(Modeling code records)
+++++
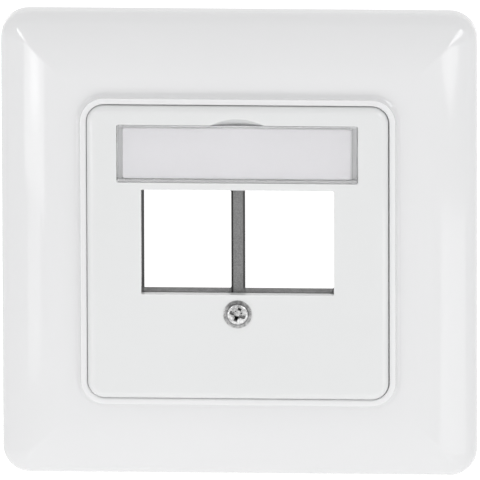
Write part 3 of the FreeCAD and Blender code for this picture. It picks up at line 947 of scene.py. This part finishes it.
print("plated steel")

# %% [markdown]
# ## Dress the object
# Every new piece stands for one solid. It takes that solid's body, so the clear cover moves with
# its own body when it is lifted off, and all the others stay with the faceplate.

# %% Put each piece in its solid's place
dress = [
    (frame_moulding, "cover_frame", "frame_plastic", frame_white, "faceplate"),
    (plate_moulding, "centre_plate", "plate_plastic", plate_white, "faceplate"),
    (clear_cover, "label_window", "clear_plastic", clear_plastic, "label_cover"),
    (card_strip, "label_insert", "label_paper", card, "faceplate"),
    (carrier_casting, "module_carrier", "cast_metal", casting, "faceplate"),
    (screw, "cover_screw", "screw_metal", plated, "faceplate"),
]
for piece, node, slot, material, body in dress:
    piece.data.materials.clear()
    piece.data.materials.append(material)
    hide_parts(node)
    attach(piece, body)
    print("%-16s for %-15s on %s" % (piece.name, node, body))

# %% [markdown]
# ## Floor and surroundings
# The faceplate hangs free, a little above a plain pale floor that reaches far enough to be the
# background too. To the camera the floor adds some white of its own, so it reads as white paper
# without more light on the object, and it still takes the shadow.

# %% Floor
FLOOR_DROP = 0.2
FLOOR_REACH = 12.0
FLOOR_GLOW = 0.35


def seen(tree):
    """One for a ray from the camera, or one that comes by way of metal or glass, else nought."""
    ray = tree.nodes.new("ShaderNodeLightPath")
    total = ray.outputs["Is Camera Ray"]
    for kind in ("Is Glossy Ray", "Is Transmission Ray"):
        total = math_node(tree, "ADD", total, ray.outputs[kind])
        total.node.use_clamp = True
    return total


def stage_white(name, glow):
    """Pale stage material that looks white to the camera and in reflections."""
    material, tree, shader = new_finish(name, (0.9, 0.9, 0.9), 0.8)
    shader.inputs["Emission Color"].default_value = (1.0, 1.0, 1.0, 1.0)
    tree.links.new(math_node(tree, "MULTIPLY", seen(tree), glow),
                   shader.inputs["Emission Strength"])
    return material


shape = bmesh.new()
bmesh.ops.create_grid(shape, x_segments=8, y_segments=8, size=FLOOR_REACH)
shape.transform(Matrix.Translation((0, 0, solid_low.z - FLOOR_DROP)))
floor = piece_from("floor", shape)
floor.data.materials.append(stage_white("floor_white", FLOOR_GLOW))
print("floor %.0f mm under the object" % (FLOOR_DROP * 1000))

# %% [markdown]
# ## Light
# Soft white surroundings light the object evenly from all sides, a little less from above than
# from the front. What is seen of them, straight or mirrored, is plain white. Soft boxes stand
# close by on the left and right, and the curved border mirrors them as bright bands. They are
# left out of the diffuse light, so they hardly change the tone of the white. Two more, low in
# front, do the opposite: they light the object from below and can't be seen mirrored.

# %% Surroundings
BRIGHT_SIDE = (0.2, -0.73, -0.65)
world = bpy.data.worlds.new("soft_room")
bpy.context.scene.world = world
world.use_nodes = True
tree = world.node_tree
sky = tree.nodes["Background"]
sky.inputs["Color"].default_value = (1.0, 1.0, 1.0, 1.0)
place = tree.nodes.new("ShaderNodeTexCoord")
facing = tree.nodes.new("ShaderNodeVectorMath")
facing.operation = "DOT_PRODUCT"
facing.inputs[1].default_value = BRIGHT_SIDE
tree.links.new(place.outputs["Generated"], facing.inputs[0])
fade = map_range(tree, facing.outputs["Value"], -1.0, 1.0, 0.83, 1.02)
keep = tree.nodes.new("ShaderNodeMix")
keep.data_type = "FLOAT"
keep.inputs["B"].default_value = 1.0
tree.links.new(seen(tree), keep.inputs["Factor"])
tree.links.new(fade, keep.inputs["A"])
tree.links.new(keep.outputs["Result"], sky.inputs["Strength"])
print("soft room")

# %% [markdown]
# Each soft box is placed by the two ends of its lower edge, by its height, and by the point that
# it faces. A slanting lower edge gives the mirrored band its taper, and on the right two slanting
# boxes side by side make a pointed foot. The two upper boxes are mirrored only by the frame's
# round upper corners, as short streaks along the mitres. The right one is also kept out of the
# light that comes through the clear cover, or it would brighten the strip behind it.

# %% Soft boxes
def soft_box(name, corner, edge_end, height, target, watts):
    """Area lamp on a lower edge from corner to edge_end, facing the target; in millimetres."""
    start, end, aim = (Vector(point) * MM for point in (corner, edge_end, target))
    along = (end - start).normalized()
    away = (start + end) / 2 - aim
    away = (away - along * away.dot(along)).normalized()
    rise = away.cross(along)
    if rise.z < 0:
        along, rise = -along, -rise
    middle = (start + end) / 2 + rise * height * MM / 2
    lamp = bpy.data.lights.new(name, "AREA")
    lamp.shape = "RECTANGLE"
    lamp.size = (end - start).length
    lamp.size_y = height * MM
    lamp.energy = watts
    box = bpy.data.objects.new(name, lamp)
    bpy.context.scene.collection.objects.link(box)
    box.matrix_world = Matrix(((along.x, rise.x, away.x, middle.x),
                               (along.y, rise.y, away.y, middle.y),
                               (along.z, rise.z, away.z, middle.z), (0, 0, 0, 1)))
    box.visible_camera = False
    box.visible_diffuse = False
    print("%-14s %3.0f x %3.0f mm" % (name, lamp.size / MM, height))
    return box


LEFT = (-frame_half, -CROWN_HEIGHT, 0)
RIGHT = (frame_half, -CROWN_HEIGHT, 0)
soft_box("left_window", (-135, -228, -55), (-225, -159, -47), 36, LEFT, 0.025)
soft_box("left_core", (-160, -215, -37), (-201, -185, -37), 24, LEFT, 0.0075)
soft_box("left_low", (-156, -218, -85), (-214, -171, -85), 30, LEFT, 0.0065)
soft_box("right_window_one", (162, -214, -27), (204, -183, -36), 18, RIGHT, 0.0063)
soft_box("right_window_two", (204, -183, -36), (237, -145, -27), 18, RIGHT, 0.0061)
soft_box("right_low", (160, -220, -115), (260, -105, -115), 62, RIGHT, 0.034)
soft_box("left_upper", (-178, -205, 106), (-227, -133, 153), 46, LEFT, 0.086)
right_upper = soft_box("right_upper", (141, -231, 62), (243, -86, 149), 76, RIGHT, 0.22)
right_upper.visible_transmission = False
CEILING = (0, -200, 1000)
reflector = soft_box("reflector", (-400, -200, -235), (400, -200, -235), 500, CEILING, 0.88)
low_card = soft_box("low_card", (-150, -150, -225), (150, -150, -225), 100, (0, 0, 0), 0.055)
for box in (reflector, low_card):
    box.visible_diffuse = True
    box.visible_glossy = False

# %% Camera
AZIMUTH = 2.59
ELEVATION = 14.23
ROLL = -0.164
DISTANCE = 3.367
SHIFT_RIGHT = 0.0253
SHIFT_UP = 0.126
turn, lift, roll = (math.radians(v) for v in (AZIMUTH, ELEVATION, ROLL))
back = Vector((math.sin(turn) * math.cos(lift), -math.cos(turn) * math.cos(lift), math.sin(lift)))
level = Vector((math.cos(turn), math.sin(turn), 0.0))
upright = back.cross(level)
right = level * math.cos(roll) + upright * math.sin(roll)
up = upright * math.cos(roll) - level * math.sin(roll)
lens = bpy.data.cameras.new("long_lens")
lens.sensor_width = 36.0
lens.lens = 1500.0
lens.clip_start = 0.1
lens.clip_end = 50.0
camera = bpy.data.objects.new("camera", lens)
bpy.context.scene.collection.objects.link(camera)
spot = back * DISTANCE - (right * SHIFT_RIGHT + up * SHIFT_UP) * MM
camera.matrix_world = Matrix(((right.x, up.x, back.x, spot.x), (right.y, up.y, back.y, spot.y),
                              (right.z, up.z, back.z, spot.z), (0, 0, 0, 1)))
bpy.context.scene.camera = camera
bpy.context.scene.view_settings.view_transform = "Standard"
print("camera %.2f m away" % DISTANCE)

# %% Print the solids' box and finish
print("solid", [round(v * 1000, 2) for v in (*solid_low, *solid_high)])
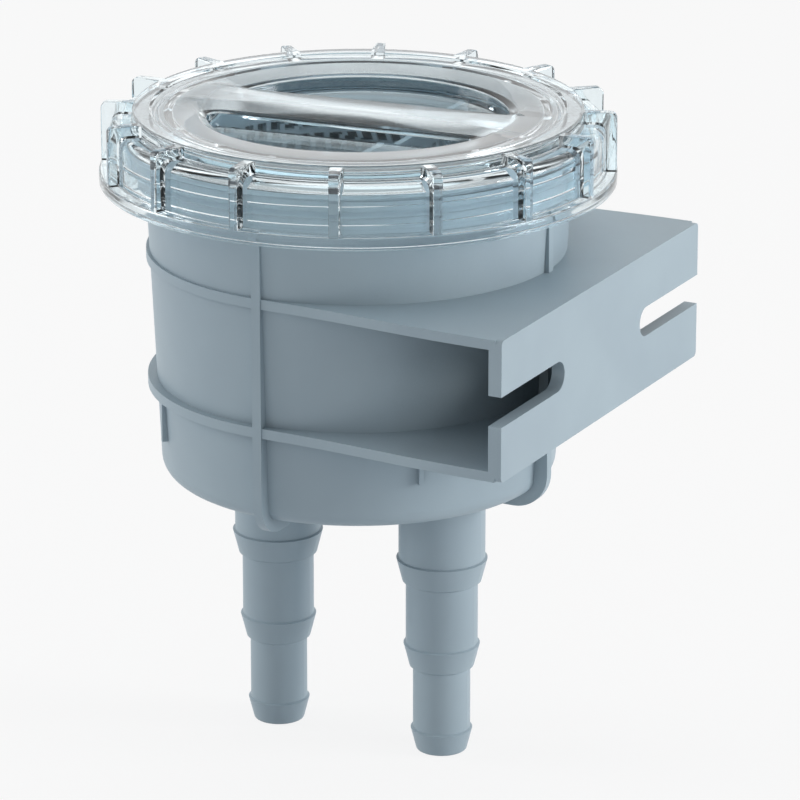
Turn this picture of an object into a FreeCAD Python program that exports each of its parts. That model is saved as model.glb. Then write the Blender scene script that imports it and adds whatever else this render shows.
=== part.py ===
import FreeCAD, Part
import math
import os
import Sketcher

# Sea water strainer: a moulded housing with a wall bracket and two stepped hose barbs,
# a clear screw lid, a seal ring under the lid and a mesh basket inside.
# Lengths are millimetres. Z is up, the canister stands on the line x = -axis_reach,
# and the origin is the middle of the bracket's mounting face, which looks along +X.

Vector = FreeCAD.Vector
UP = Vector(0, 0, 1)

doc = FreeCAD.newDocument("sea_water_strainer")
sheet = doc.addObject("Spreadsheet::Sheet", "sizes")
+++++
Everything from the first line above through the line that contains "# its own body" should be duplicated exactly, please, and nothing beyond it.

■ **OUTPUT**:
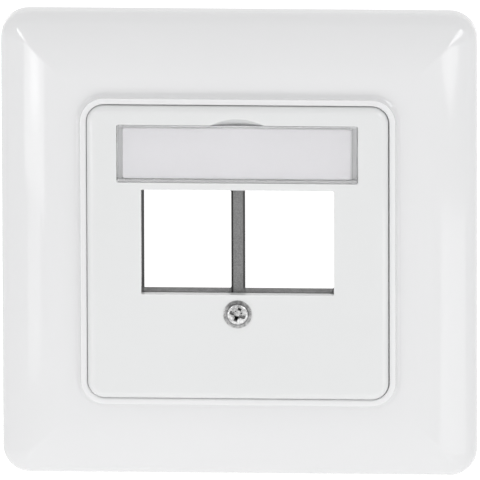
Write part 3 of the FreeCAD and Blender code for this picture. It picks up at line 947 of scene.py. This part finishes it.
print("plated steel")

# %% [markdown]
# ## Dress the object
# Every new piece stands for one solid. It takes that solid's body, so the clear cover moves with
# its own body when it is lifted off, and all the others stay with the faceplate.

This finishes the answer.